* TASK DESCRIPTION:
Search the material for the word "that" and report each line where it turns up.

──────── STORED RECORDS ────────

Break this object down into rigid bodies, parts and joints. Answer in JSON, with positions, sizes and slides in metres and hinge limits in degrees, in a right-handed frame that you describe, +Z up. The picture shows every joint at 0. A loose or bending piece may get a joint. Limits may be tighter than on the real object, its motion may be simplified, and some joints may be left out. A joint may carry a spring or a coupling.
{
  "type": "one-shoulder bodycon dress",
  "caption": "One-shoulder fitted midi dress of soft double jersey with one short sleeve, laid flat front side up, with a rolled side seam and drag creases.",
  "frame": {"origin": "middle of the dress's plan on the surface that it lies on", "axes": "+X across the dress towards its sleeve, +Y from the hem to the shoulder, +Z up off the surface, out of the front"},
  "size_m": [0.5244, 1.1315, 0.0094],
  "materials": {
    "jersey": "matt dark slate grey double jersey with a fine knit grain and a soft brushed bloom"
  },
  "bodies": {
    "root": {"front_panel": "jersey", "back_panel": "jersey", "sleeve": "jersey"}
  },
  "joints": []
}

────────
──────── STORED RECORDS ────────

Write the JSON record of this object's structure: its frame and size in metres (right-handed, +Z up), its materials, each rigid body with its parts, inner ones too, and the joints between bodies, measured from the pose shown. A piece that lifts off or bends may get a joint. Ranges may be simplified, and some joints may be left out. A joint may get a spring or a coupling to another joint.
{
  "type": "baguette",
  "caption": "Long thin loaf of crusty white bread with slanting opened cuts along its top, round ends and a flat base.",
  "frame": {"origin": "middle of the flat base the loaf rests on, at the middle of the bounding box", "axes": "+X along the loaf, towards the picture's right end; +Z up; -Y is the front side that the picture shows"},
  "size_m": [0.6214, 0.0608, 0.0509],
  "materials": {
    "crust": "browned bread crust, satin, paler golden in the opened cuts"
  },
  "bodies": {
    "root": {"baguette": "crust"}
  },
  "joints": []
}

────────
──────── STORED RECORDS ────────

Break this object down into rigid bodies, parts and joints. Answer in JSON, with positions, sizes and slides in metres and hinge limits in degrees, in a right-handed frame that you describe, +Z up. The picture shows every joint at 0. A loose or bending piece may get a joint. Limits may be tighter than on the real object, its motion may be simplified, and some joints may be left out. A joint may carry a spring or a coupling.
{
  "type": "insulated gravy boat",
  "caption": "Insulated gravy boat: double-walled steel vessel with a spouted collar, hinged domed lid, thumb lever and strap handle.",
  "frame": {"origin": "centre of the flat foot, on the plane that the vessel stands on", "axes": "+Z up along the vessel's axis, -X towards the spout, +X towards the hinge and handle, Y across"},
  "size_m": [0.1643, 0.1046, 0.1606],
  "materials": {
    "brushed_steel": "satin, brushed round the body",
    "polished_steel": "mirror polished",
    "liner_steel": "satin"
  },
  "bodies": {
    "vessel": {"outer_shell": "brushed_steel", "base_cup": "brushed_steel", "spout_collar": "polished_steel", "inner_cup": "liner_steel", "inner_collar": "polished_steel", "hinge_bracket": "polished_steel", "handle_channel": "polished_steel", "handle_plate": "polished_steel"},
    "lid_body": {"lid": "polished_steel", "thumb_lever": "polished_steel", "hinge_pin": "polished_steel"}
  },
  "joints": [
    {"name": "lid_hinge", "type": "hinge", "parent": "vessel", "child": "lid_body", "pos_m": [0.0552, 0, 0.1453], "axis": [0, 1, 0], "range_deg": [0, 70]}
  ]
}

────────

* PROBLEM SOLUTION:
Break this object down into rigid bodies, parts and joints. Answer in JSON, with positions, sizes and slides in metres and hinge limits in degrees, in a right-handed frame that you describe, +Z up. The picture shows every joint at 0. A loose or bending piece may get a joint. Limits may be tighter than on the real object, its motion may be simplified, and some joints may be left out. A joint may carry a spring or a coupling.
  "frame": {"origin": "middle of the dress's plan on the surface that it lies on", "axes": "+X across the dress towards its sleeve, +Y from the hem to the shoulder, +Z up off the surface, out of the front"},
Write the JSON record of this object's structure: its frame and size in metres (right-handed, +Z up), its materials, each rigid body with its parts, inner ones too, and the joints between bodies, measured from the pose shown. A piece that lifts off or bends may get a joint. Ranges may be simplified, and some joints may be left out. A joint may get a spring or a coupling to another joint.
  "frame": {"origin": "middle of the flat base the loaf rests on, at the middle of the bounding box", "axes": "+X along the loaf, towards the picture's right end; +Z up; -Y is the front side that the picture shows"},
Break this object down into rigid bodies, parts and joints. Answer in JSON, with positions, sizes and slides in metres and hinge limits in degrees, in a right-handed frame that you describe, +Z up. The picture shows every joint at 0. A loose or bending piece may get a joint. Limits may be tighter than on the real object, its motion may be simplified, and some joints may be left out. A joint may carry a spring or a coupling.
  "frame": {"origin": "centre of the flat foot, on the plane that the vessel stands on", "axes": "+Z up along the vessel's axis, -X towards the spout, +X towards the hinge and handle, Y across"},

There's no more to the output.